■ **Set exercise**:
Where a line holds the string "joints", return that line.
** start of Material provided **
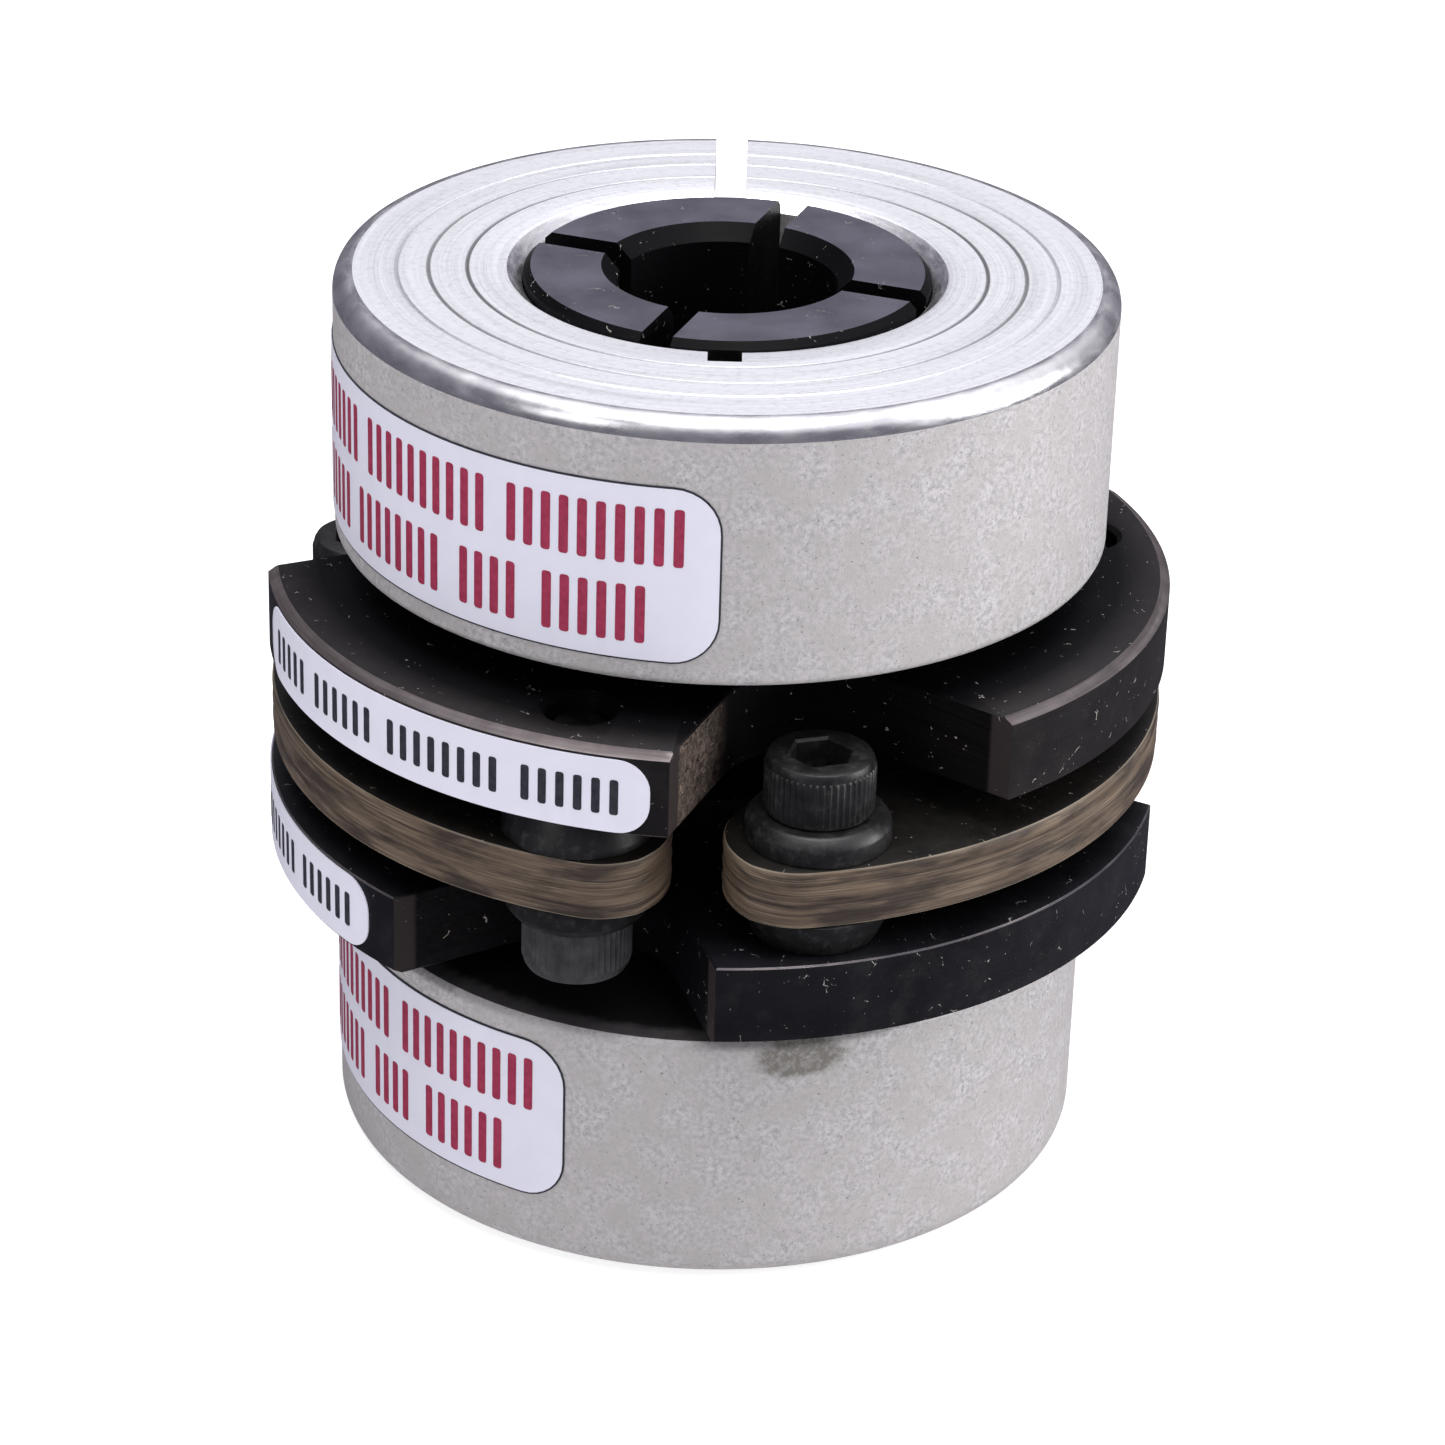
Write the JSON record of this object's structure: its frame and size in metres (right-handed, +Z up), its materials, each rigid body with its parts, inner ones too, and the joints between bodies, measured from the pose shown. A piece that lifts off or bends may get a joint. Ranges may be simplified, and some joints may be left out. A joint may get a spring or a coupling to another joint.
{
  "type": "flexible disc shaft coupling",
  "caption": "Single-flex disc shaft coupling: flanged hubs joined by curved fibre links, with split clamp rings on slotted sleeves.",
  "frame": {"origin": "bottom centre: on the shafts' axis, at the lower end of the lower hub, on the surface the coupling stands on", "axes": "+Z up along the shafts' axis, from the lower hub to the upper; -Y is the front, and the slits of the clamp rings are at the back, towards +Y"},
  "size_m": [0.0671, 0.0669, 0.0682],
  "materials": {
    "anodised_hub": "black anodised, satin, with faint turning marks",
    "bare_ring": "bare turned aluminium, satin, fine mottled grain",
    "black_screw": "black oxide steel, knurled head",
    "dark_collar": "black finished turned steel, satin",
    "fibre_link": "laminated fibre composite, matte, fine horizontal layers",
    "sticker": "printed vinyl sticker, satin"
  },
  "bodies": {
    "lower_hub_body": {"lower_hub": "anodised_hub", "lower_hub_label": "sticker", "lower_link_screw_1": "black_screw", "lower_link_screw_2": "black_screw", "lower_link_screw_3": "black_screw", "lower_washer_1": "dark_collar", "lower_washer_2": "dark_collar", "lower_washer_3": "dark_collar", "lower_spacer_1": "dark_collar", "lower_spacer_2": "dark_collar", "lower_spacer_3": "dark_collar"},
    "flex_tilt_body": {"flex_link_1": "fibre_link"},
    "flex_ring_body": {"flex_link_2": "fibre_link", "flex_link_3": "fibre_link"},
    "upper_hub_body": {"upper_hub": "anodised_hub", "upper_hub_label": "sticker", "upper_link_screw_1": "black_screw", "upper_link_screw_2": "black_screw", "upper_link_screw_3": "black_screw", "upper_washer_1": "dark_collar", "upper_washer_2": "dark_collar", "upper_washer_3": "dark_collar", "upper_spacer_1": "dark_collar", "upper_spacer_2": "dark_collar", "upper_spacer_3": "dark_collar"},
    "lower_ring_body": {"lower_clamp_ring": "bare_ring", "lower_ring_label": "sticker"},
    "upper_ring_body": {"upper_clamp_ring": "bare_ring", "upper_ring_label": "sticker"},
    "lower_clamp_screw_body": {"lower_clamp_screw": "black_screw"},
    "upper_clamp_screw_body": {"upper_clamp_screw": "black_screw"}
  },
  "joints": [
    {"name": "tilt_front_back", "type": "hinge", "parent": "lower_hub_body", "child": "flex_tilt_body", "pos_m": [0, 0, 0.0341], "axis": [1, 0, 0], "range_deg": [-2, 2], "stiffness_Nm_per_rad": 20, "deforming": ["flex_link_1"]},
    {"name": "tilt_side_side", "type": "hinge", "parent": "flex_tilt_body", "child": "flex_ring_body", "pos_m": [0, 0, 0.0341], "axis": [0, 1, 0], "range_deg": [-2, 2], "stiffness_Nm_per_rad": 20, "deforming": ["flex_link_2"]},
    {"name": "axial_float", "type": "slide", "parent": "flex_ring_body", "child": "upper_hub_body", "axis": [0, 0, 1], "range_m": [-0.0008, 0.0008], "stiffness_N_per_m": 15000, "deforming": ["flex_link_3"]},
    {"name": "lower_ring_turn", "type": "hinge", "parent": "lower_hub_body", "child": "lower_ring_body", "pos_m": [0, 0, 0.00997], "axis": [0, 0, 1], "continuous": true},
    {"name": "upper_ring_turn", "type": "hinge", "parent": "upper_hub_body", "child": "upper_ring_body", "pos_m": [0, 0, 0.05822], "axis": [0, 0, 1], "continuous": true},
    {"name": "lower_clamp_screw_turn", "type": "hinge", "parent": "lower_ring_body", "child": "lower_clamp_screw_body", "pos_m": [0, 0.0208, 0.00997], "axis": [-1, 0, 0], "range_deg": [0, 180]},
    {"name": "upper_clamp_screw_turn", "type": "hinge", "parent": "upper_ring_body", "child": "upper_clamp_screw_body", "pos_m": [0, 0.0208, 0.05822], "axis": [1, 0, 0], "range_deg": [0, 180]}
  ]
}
** end of Material provided **
** start of Material provided **
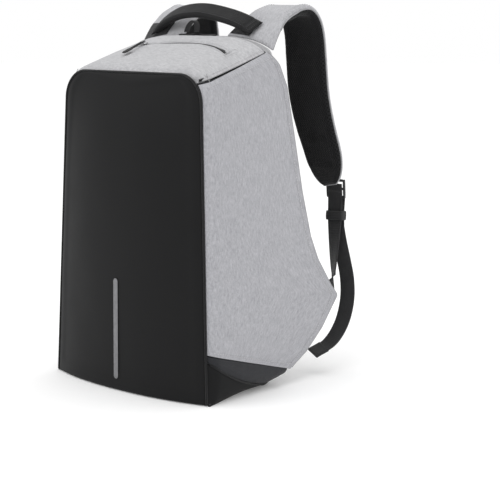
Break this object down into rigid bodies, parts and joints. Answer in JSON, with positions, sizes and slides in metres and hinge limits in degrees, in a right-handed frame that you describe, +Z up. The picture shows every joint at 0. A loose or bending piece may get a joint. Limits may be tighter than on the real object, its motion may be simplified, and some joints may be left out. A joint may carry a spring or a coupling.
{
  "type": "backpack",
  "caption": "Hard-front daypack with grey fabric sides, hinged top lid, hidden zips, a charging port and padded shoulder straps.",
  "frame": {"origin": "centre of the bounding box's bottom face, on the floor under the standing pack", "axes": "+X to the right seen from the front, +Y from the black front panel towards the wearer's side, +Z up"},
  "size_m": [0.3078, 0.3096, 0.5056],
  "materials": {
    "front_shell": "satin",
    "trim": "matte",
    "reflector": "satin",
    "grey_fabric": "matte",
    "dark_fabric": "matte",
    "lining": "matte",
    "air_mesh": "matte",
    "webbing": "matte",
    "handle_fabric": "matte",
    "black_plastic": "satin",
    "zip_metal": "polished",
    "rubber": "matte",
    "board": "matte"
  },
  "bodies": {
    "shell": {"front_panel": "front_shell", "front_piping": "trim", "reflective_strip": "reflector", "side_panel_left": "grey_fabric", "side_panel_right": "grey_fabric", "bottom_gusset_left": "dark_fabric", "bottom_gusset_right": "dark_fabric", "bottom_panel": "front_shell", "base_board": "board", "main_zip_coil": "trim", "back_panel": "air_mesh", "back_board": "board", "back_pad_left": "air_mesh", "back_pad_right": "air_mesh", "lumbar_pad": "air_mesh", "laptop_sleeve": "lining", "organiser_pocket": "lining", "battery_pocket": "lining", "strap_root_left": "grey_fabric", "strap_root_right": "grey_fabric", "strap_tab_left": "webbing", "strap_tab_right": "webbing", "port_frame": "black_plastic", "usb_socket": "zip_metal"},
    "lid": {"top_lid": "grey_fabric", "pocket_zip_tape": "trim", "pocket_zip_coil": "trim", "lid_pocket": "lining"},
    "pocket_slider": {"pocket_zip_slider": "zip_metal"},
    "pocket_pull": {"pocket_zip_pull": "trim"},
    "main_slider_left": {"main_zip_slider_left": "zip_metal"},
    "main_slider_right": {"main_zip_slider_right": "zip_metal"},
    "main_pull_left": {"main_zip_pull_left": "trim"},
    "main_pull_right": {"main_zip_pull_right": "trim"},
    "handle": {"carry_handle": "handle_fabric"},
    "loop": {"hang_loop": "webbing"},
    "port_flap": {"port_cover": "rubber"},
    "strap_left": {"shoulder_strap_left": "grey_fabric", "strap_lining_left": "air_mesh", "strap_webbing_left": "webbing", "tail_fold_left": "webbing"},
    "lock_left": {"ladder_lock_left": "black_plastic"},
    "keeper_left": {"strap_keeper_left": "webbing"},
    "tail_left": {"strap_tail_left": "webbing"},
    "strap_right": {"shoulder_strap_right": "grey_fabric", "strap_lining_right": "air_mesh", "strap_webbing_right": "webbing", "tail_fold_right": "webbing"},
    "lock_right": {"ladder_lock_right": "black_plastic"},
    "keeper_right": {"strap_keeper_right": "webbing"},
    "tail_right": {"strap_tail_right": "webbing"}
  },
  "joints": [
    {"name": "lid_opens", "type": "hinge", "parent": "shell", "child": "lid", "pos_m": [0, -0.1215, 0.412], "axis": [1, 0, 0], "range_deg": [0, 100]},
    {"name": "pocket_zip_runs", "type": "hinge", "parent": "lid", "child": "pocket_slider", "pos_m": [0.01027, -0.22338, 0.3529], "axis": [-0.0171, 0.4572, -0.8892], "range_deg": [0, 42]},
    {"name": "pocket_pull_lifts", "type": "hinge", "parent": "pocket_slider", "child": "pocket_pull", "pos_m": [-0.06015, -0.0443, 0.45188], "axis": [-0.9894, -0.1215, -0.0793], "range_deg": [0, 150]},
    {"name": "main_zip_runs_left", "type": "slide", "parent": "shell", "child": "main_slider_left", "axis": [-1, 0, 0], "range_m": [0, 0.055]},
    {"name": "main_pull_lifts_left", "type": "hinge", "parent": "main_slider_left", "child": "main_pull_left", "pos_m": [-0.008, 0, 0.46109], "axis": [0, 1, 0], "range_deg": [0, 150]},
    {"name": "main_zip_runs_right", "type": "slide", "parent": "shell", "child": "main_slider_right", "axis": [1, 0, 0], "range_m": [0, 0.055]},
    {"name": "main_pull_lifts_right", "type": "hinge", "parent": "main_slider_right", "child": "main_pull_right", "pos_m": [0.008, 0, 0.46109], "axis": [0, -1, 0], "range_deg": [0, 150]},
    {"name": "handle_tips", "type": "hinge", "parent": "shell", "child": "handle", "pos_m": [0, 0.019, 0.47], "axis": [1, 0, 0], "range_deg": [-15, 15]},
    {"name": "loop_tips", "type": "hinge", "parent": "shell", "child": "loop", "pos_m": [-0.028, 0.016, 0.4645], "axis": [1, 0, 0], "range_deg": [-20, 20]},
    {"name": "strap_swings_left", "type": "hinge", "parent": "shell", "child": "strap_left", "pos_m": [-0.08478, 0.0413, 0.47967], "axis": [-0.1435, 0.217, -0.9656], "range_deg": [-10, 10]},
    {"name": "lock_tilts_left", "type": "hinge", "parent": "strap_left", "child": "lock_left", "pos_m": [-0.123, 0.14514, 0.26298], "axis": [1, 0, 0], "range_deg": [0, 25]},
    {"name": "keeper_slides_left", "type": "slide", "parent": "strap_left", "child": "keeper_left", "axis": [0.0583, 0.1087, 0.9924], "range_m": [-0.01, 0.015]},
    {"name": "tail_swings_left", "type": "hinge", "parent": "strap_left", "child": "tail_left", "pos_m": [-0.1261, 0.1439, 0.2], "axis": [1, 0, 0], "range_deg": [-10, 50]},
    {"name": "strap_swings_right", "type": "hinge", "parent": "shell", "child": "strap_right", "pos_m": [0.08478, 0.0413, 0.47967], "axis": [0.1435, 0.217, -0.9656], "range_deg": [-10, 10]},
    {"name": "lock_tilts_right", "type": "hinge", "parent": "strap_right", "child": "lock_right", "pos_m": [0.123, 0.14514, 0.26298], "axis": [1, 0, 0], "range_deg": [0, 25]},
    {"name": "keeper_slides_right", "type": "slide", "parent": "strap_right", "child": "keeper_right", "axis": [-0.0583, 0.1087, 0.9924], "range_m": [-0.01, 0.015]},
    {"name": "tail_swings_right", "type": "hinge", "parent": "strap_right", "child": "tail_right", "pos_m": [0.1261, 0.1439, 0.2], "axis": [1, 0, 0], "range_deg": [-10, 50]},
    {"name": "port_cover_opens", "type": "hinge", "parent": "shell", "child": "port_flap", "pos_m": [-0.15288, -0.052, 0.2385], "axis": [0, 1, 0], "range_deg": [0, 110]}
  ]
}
** end of Material provided **
■ **Solved exercise**:
Write the JSON record of this object's structure: its frame and size in metres (right-handed, +Z up), its materials, each rigid body with its parts, inner ones too, and the joints between bodies, measured from the pose shown. A piece that lifts off or bends may get a joint. Ranges may be simplified, and some joints may be left out. A joint may get a spring or a coupling to another joint.
  "joints": [
Break this object down into rigid bodies, parts and joints. Answer in JSON, with positions, sizes and slides in metres and hinge limits in degrees, in a right-handed frame that you describe, +Z up. The picture shows every joint at 0. A loose or bending piece may get a joint. Limits may be tighter than on the real object, its motion may be simplified, and some joints may be left out. A joint may carry a spring or a coupling.
  "joints": [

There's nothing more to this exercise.